- Task description: Print out the material that follows word for word.

- Recorded data:
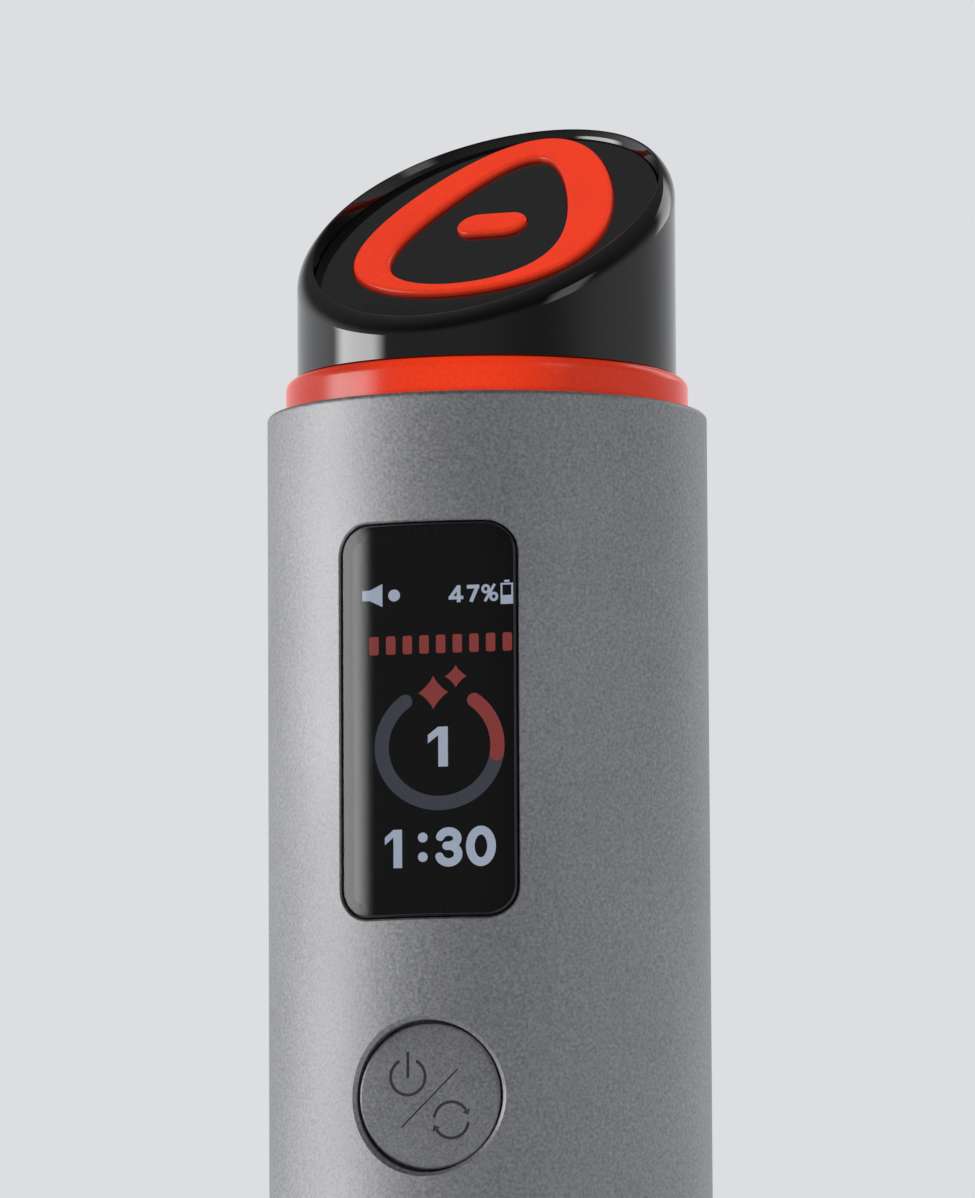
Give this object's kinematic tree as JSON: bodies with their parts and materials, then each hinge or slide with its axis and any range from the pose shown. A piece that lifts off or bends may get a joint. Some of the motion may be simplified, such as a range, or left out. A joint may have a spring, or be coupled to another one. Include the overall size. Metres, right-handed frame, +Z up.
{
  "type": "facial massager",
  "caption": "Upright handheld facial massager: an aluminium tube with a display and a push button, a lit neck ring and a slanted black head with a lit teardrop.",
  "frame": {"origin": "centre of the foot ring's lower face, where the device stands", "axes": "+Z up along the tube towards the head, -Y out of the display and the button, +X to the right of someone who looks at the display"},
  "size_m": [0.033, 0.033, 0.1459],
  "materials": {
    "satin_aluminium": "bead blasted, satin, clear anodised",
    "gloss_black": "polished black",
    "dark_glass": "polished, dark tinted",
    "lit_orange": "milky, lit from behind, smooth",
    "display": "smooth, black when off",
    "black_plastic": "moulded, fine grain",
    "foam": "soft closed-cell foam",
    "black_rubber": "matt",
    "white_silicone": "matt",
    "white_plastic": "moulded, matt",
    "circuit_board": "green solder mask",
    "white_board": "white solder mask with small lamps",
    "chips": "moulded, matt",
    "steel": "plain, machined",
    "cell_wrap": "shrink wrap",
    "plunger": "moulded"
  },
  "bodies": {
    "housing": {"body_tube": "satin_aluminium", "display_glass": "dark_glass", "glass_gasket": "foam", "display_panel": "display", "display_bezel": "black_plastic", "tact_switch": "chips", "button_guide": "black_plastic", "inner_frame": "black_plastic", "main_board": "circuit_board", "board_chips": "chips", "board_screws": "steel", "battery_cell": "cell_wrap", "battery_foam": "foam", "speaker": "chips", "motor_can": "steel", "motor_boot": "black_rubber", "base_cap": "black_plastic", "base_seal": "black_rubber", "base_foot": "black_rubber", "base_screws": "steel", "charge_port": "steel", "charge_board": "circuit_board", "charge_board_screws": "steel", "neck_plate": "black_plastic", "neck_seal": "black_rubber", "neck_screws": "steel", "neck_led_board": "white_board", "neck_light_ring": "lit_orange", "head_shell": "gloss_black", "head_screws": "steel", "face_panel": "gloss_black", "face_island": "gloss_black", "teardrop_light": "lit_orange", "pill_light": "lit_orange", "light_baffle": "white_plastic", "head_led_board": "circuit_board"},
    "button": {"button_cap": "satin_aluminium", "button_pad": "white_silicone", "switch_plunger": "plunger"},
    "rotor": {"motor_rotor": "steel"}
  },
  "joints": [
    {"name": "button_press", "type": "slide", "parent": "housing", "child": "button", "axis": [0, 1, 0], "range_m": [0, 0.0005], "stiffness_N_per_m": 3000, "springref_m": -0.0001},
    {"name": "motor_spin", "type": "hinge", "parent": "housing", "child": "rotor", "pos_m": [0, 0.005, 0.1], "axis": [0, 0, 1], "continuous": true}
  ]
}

- Task result:
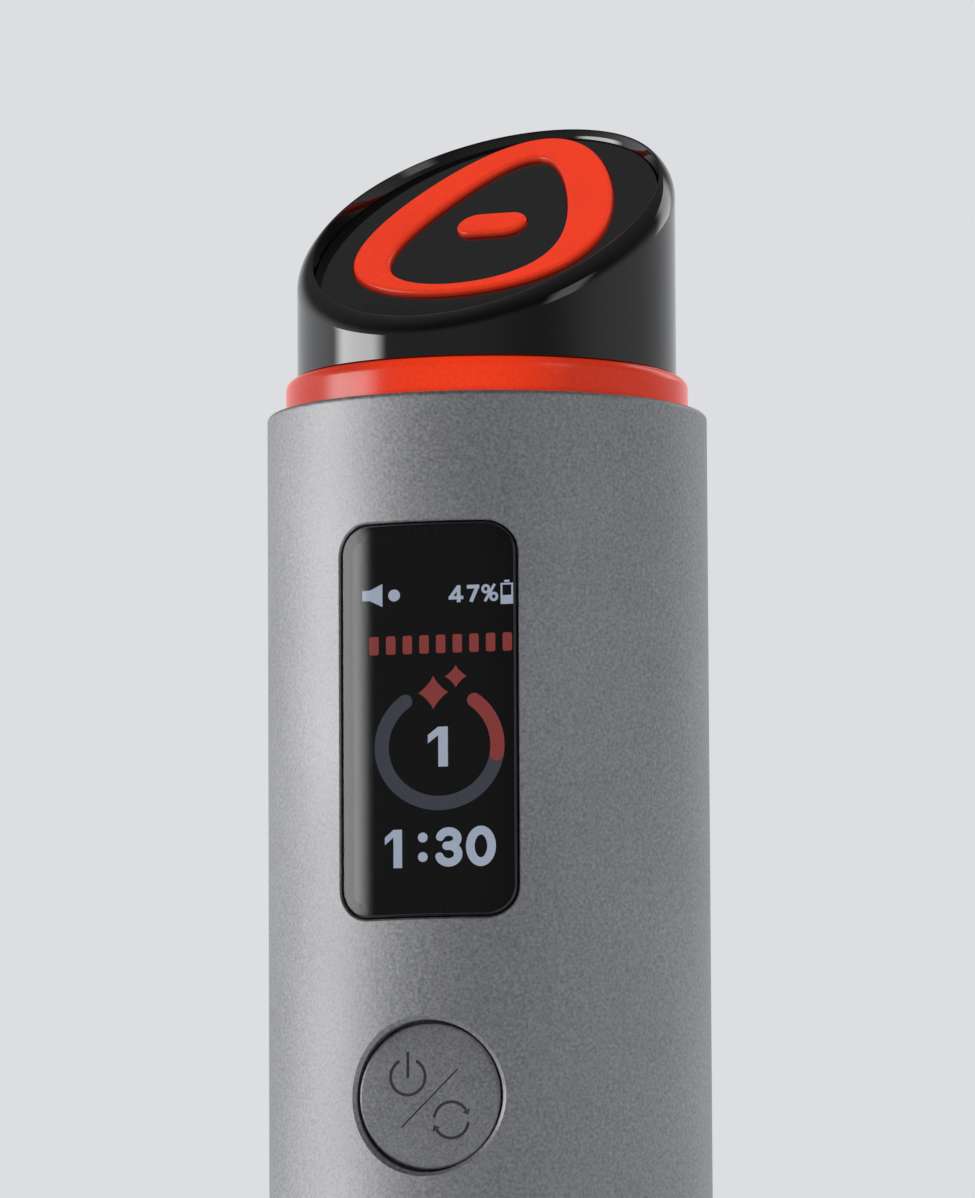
Give this object's kinematic tree as JSON: bodies with their parts and materials, then each hinge or slide with its axis and any range from the pose shown. A piece that lifts off or bends may get a joint. Some of the motion may be simplified, such as a range, or left out. A joint may have a spring, or be coupled to another one. Include the overall size. Metres, right-handed frame, +Z up.
{
  "type": "facial massager",
  "caption": "Upright handheld facial massager: an aluminium tube with a display and a push button, a lit neck ring and a slanted black head with a lit teardrop.",
  "frame": {"origin": "centre of the foot ring's lower face, where the device stands", "axes": "+Z up along the tube towards the head, -Y out of the display and the button, +X to the right of someone who looks at the display"},
  "size_m": [0.033, 0.033, 0.1459],
  "materials": {
    "satin_aluminium": "bead blasted, satin, clear anodised",
    "gloss_black": "polished black",
    "dark_glass": "polished, dark tinted",
    "lit_orange": "milky, lit from behind, smooth",
    "display": "smooth, black when off",
    "black_plastic": "moulded, fine grain",
    "foam": "soft closed-cell foam",
    "black_rubber": "matt",
    "white_silicone": "matt",
    "white_plastic": "moulded, matt",
    "circuit_board": "green solder mask",
    "white_board": "white solder mask with small lamps",
    "chips": "moulded, matt",
    "steel": "plain, machined",
    "cell_wrap": "shrink wrap",
    "plunger": "moulded"
  },
  "bodies": {
    "housing": {"body_tube": "satin_aluminium", "display_glass": "dark_glass", "glass_gasket": "foam", "display_panel": "display", "display_bezel": "black_plastic", "tact_switch": "chips", "button_guide": "black_plastic", "inner_frame": "black_plastic", "main_board": "circuit_board", "board_chips": "chips", "board_screws": "steel", "battery_cell": "cell_wrap", "battery_foam": "foam", "speaker": "chips", "motor_can": "steel", "motor_boot": "black_rubber", "base_cap": "black_plastic", "base_seal": "black_rubber", "base_foot": "black_rubber", "base_screws": "steel", "charge_port": "steel", "charge_board": "circuit_board", "charge_board_screws": "steel", "neck_plate": "black_plastic", "neck_seal": "black_rubber", "neck_screws": "steel", "neck_led_board": "white_board", "neck_light_ring": "lit_orange", "head_shell": "gloss_black", "head_screws": "steel", "face_panel": "gloss_black", "face_island": "gloss_black", "teardrop_light": "lit_orange", "pill_light": "lit_orange", "light_baffle": "white_plastic", "head_led_board": "circuit_board"},
    "button": {"button_cap": "satin_aluminium", "button_pad": "white_silicone", "switch_plunger": "plunger"},
    "rotor": {"motor_rotor": "steel"}
  },
  "joints": [
    {"name": "button_press", "type": "slide", "parent": "housing", "child": "button", "axis": [0, 1, 0], "range_m": [0, 0.0005], "stiffness_N_per_m": 3000, "springref_m": -0.0001},
    {"name": "motor_spin", "type": "hinge", "parent": "housing", "child": "rotor", "pos_m": [0, 0.005, 0.1], "axis": [0, 0, 1], "continuous": true}
  ]
}